The first thing to know about house flipping in today's market is that it's not a particularly good time to be a house flipper -- housing supply is the lowest it's ever been, meaning competition is stiff and prices are high. Even Zillow's iBuyer section, Zillow Offers, recently announced it was done buying homes to flip, for the time being anyway.
With that said, there are some things house flippers can focus on for the rest of the year.
1. Research possible foreclosure areas
Foreclosures are a hot topic right now. There were no foreclosures for about a year during the pandemic due to a government ban (moratorium) on them. But now the ban has lifted and banks -- for better or worse -- will be foreclosing on delinquent borrowers once again. Foreclosures are often a good buy for house flippers because of the typically lower prices.
With that said, there probably won't be as many foreclosures from delinquent borrowers as there normally would be because these mortgagors have a significant amount of equity in their homes from rising home prices. Homes have risen 13.2% from May 2020 to May 2021, for example, and they're still rising. So, many people who are delinquent on their mortgage who would normally be facing foreclosure can, because of their increased home value, sell their home instead.
But not everyone is in that boat, and there will be some foreclosure activity. Flipping expert Jerry Norton picked 10 cities/areas that will lead the pack in foreclosures in 2022. He based his prediction on the cities with the most delinquent mortgage loans.
Top 10 mortgage delinquency areas/possible foreclosures (from lowest number of delinquencies to highest)

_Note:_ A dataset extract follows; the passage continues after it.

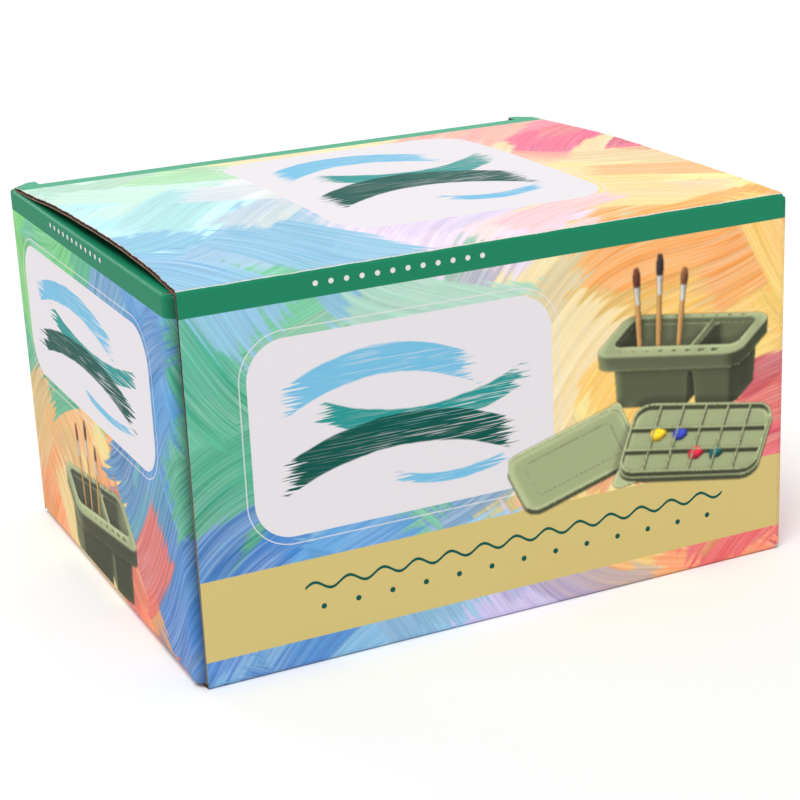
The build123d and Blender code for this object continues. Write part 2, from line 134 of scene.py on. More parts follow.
# Finer stretches of the walls' grids, for the printed pictures: from, to and step
FRONT_FINE_ACROSS = (0.0, 125 * MM, 0.5 * MM)
FRONT_FINE_UP = (32 * MM, 136 * MM, 0.5 * MM)
END_FINE_UP = (4 * MM, 74 * MM, 0.6 * MM)
# Run after which a straight stretch gets a point again in the board's inner layers
COARSE_RUN = 60.0 * MM
# Steps of the round folds: corners and bottom, the wide glued corner, and the bending creases
FOLD_STEPS = 7
GLUED_STEPS = 8
FRONT_CREASE_STEPS = 10
TUCK_CREASE_STEPS = 12
BOARD_CREASE = np.radians(40)


# Colours, written as they are seen

def linear(seen):
    """Seen colours, 0 to 255, as the linear colours that Blender reads."""
    seen = np.asarray(seen) / 255
    return np.where(seen <= 0.04045, seen / 12.92, ((seen + 0.055) / 1.055) ** 2.4)


BAND_GREEN = linear((26, 130, 94))
LID_BAND_GREEN = linear((84, 172, 136))
TAN = linear((212, 192, 122))
LABEL_WHITE = linear((230, 225, 229))
INK_GREEN = linear((0, 84, 74))
INK_TEAL = linear((40, 150, 146))
INK_BLUE = linear((118, 190, 224))
PAPER = linear((238, 232, 222))
# Tint of the painted shade that darkens the glued corner's round towards its seam
GLUED_CORNER_PAINTED_SHADE = (0.16, 0.20, 0.22)
KRAFT = linear((150, 118, 90))
MEDIUM_BROWN = linear((88, 69, 60))
TORN_BROWN = linear((214, 190, 178))
# Cut edge of the glued front wall: its dark top, ink with painted shade, and its own pale colour low down
GLUED_CUT_INK_AND_SHADE = linear((58, 70, 74))
GLUED_CUT_LOW = linear((150, 142, 126))
SAGE = linear((128, 134, 96))
PICTURE_SAGE = linear((146, 154, 116))


# Shader maths

class Value:
    """An output of a material's nodes that takes part in Python arithmetic."""

    def __init__(self, tree, socket):
        self.tree = tree
        self.socket = socket

    def math(self, operation, *others):
        node = self.tree.nodes.new("ShaderNodeMath")
        node.operation = operation
        for slot, value in zip(node.inputs, (self, *others)):
            self.feed(slot, value)
        return Value(self.tree, node.outputs[0])

    def feed(self, slot, value):
        if isinstance(value, Value):
            self.tree.links.new(value.socket, slot)
        else:
            slot.default_value = value

    def __add__(self, other):
        return self.math("ADD", other)

    def __sub__(self, other):
        return self.math("SUBTRACT", other)

    def __mul__(self, other):
        return self.math("MULTIPLY", other)

    def __truediv__(self, other):
        return self.math("DIVIDE", other)

    def __radd__(self, other):
        return self + other

    def __rmul__(self, other):
        return self * other

    def __rsub__(self, other):
        return self * -1.0 + other

    def size(self):
        return self.math("ABSOLUTE")

    def at_least(self, other):
        return self.math("MAXIMUM", other)

    def at_most(self, other):
        return self.math("MINIMUM", other)

    def power(self, other):
        return self.math("POWER", other)

    def rises(self, low, high):
        """0 below low, 1 above high, smooth between; low may be the larger."""
        node = self.tree.nodes.new("ShaderNodeMapRange")
        node.interpolation_type = "SMOOTHSTEP"
        for slot, value in zip(node.inputs, (self, low, high, 0.0, 1.0)):
            self.feed(slot, value)
        return Value(self.tree, node.outputs[0])

    def between(self, low, high, soft):
        """1 between two values, with soft edges."""
        return self.rises(low - soft, low + soft) * self.rises(high + soft, high - soft)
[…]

10. San Bernardino and Ontario (Riverside, California)
9. Arlington and Grapevine (Fort Worth, Texas)
8. New Braunfels (San Antonio)
7. Sandy Springs and Alpharetta (Atlanta)
6. Columbia and Towson (Baltimore)
5. The Woodlands and Sugar Land (Houston)

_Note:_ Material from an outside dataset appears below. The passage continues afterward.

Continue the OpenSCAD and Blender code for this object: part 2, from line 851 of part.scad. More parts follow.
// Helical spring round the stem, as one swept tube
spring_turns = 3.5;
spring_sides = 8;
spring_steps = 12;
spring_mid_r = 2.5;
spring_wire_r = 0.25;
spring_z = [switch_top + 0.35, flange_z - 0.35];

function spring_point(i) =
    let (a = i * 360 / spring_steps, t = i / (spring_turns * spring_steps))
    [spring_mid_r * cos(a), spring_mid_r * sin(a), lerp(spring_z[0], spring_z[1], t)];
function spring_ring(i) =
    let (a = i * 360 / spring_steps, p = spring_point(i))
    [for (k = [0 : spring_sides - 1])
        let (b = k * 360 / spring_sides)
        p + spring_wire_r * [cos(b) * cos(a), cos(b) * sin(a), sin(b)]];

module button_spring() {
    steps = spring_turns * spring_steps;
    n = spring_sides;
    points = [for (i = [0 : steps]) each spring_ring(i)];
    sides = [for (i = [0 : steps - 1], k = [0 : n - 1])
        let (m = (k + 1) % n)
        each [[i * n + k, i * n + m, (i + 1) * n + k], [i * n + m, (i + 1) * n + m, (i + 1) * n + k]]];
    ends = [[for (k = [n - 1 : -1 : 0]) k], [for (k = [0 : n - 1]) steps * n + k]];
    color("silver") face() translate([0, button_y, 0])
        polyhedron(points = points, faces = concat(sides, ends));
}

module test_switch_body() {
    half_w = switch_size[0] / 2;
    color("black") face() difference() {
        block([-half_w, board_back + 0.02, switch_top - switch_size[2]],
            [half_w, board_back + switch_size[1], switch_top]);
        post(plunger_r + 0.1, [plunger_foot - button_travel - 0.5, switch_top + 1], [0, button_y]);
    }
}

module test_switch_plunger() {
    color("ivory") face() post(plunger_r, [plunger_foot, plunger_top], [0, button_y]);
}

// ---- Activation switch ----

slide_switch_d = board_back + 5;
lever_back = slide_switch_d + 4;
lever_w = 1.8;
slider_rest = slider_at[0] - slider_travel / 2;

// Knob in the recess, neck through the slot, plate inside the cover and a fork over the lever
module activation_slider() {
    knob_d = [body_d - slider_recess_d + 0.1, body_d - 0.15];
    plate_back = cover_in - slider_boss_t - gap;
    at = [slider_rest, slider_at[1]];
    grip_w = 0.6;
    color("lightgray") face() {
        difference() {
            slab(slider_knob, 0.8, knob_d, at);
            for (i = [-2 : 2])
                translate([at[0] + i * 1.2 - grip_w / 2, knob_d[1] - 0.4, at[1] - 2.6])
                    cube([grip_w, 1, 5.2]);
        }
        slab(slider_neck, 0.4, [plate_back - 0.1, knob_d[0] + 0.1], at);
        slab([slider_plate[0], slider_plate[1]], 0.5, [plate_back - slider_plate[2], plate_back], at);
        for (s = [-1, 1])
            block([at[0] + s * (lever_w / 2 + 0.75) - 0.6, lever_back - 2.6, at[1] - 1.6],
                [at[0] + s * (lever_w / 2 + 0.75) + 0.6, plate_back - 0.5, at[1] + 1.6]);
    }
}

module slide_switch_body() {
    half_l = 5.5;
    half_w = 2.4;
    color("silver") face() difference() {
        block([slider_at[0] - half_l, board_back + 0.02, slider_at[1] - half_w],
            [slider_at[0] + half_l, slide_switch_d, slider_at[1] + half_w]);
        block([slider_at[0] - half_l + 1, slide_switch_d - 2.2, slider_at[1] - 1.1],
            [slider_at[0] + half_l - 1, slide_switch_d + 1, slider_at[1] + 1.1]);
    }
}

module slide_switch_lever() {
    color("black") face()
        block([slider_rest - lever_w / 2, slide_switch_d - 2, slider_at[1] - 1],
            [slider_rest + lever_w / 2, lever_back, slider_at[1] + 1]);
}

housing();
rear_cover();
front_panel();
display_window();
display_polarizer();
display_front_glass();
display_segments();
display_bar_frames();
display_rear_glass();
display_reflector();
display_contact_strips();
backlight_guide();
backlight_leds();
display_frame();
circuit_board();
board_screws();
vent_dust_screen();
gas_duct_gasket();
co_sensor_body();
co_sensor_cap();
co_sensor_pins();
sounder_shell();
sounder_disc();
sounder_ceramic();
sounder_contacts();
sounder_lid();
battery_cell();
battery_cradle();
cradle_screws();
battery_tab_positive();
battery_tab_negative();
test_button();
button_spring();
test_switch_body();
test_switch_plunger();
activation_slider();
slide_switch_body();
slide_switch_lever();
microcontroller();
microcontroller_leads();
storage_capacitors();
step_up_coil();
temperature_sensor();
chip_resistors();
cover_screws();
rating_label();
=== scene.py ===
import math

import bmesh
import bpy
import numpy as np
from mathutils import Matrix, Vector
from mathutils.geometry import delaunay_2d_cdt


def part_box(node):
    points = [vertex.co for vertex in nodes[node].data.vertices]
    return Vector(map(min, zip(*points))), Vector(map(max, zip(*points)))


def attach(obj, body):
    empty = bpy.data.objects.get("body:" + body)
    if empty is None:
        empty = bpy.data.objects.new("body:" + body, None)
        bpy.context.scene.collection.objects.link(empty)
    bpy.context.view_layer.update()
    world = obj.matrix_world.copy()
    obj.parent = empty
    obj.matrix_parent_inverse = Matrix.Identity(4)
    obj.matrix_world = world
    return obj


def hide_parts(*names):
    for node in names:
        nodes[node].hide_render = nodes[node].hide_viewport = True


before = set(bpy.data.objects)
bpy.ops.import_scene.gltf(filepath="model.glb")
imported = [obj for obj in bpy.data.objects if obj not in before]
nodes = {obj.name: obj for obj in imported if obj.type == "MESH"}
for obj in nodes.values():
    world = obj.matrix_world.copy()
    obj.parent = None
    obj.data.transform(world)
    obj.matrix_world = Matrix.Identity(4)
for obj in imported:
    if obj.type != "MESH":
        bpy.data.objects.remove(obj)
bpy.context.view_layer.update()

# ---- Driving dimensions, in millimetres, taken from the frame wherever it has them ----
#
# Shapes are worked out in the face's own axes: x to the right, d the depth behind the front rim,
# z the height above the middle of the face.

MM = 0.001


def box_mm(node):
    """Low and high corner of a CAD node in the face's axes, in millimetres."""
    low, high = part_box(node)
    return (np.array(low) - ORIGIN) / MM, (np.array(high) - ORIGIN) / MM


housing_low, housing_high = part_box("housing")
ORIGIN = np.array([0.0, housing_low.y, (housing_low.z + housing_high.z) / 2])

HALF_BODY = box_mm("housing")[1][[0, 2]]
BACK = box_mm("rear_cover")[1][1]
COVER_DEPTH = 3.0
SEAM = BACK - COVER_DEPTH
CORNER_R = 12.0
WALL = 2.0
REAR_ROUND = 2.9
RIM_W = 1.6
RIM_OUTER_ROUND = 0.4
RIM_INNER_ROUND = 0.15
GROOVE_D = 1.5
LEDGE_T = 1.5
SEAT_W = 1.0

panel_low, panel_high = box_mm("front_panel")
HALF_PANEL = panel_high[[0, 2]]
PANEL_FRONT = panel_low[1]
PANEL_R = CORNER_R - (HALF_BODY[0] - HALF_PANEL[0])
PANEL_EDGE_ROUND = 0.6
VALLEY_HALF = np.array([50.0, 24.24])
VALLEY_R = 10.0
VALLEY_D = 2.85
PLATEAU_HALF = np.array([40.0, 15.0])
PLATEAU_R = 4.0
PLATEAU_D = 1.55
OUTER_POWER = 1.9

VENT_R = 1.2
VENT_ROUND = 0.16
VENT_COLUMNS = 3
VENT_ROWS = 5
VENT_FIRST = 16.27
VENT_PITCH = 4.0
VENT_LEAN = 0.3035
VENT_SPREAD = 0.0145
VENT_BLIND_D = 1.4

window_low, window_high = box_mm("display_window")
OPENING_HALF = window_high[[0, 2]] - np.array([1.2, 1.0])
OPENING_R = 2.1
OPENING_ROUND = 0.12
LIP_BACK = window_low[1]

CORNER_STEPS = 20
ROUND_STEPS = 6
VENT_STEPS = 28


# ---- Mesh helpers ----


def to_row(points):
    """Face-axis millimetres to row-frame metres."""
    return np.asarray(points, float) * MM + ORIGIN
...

3. Naperville and Evanston (Chicago)
2. Arlington and Alexandria (Washington, D.C.)
1. Plano and Irving (Dallas)
You might want to consider virtual flipping if you don't live in one of those 10 areas.
2. Target pre-foreclosure leads
Because it's still uncertain what the foreclosure numbers will be, to help land a deal, you might want to start targeting pre-foreclosure leads where permitted. At this stage, the borrower has defaulted on their mortgage and is now in a grace period to pay off the loan. This can last up to a year or more, depending on the lender. Many people are ready to sell at this point, especially if they can walk away with some money.
3. Focus on cities likely to experience a price decline
A tactic that might work when prices are high is to buy in a declining area. The upside to doing this is you can get your flip for less money. Of course, there's no guarantee a declining area will turn around any time soon. Areas no more than 30 to 45 minutes from places of work, such as hospitals, distribution centers, or community colleges might be a safer bet.
According to Norton, these are the top five cities with price declines that flippers might want to look into:
1. Springfield, Massachusetts
2. Worcester, Massachusetts
3. Chico, California
4. Oxnard/Thousand Oaks/Ventura, California
5. Norwich New London, Connecticut
4. Line up financing
Once you find a property, you need to be ready to pounce on it, which you can do if you have your financing lined up. Many experienced flippers have an investing network or a financing partner. Other flippers might use a hard money lender or a home equity loan.
The real estate investor takeaway
Although it might not be an ideal time to be a house flipper, there are still deals to be had. And the best deals usually go to those who can react quickest to the market.